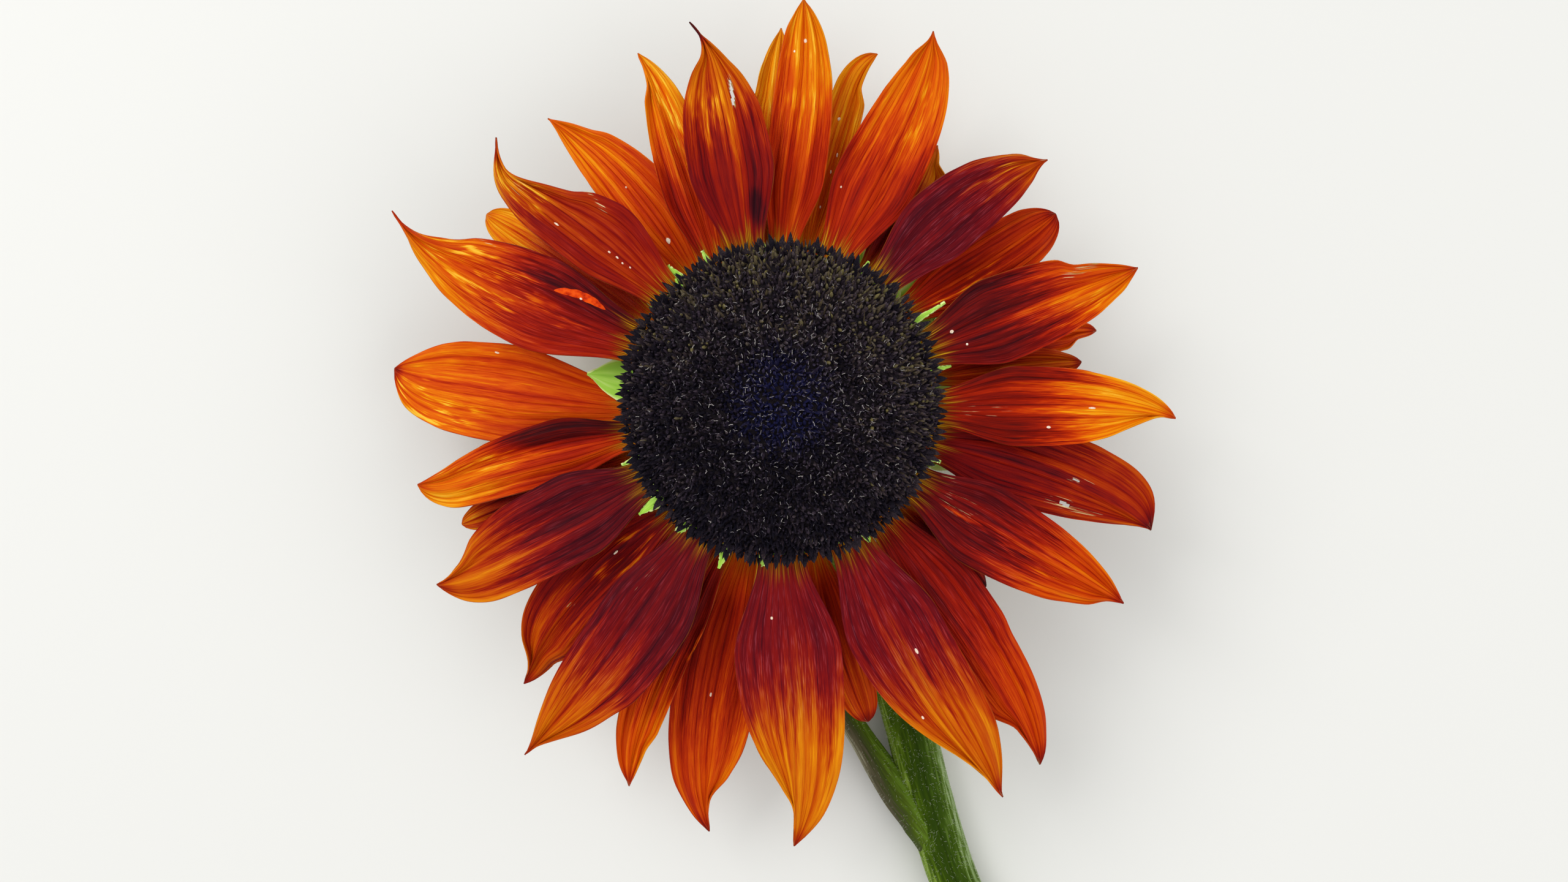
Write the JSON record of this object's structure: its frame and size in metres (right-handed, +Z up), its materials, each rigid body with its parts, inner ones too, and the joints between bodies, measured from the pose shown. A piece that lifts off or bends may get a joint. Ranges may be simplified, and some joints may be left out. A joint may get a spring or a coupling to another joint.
{
  "type": "cut sunflower bloom",
  "caption": "Cut sunflower bloom lying face up: dark domed disc, overlapping red-orange petals, green bracts, a bent neck, a hairy stem with a flat cut and a leaf tucked under the head.",
  "frame": {"origin": "middle of the box's underside, on the surface that the bloom lies on", "axes": "+Z up out of the bloom's face, +Y from the cut end of the stem towards the bloom's top, +X to the right seen from above"},
  "size_m": [0.1712, 0.2214, 0.0469],
  "materials": {
    "disc_florets": "matt",
    "petal_gold": "satin",
    "petal_orange": "satin",
    "petal_crimson": "satin",
    "green_scales": "matt",
    "green_stem": "matt",
    "leaf_green": "satin"
  },
  "bodies": {
    "root": {"disc": "disc_florets", "receptacle": "green_scales", "ray_01": "petal_orange", "ray_02": "petal_gold", "ray_03": "petal_orange", "ray_04": "petal_crimson", "ray_05": "petal_crimson", "ray_06": "petal_orange", "ray_07": "petal_orange", "ray_08": "petal_gold", "ray_09": "petal_crimson", "ray_10": "petal_gold", "ray_11": "petal_crimson", "ray_12": "petal_orange", "ray_13": "petal_crimson", "ray_14": "petal_orange", "ray_15": "petal_crimson", "ray_16": "petal_gold", "ray_17": "petal_crimson", "ray_18": "petal_orange", "ray_19": "petal_gold", "ray_20": "petal_crimson", "ray_21": "petal_crimson", "ray_22": "petal_crimson", "ray_23": "petal_gold", "ray_24": "petal_orange", "ray_25": "petal_gold", "ray_26": "petal_orange", "ray_27": "petal_gold", "ray_28": "petal_crimson", "ray_29": "petal_gold", "ray_30": "petal_gold", "ray_31": "petal_crimson", "ray_32": "petal_gold", "inner_bract_01": "green_scales", "inner_bract_02": "green_scales", "inner_bract_03": "green_scales", "inner_bract_04": "green_scales", "inner_bract_05": "green_scales", "inner_bract_06": "green_scales", "inner_bract_07": "green_scales", "inner_bract_08": "green_scales", "inner_bract_09": "green_scales", "inner_bract_10": "green_scales", "inner_bract_11": "green_scales", "inner_bract_12": "green_scales", "inner_bract_13": "green_scales", "outer_bract_01": "green_scales", "outer_bract_02": "green_scales", "outer_bract_03": "green_scales", "outer_bract_04": "green_scales", "outer_bract_05": "green_scales", "outer_bract_06": "green_scales", "outer_bract_07": "green_scales", "outer_bract_08": "green_scales", "neck": "green_stem", "stem": "green_stem", "leaf_stalk": "green_stem", "leaf_blade": "leaf_green"}
  },
  "joints": []
}
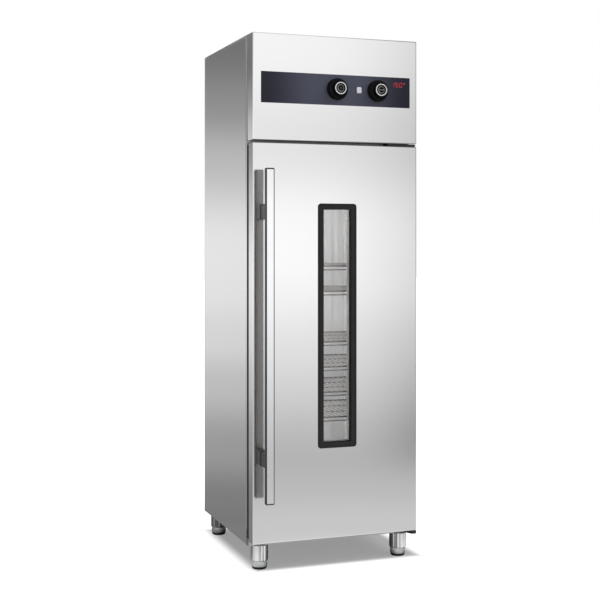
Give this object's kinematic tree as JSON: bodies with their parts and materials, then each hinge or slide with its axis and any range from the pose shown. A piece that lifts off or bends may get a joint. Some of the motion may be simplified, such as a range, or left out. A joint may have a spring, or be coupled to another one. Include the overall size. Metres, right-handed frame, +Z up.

====================

(Given problem):
Collect each line containing the string "joints".

(Finished answer):
Write the JSON record of this object's structure: its frame and size in metres (right-handed, +Z up), its materials, each rigid body with its parts, inner ones too, and the joints between bodies, measured from the pose shown. A piece that lifts off or bends may get a joint. Ranges may be simplified, and some joints may be left out. A joint may get a spring or a coupling to another joint.
  "joints": []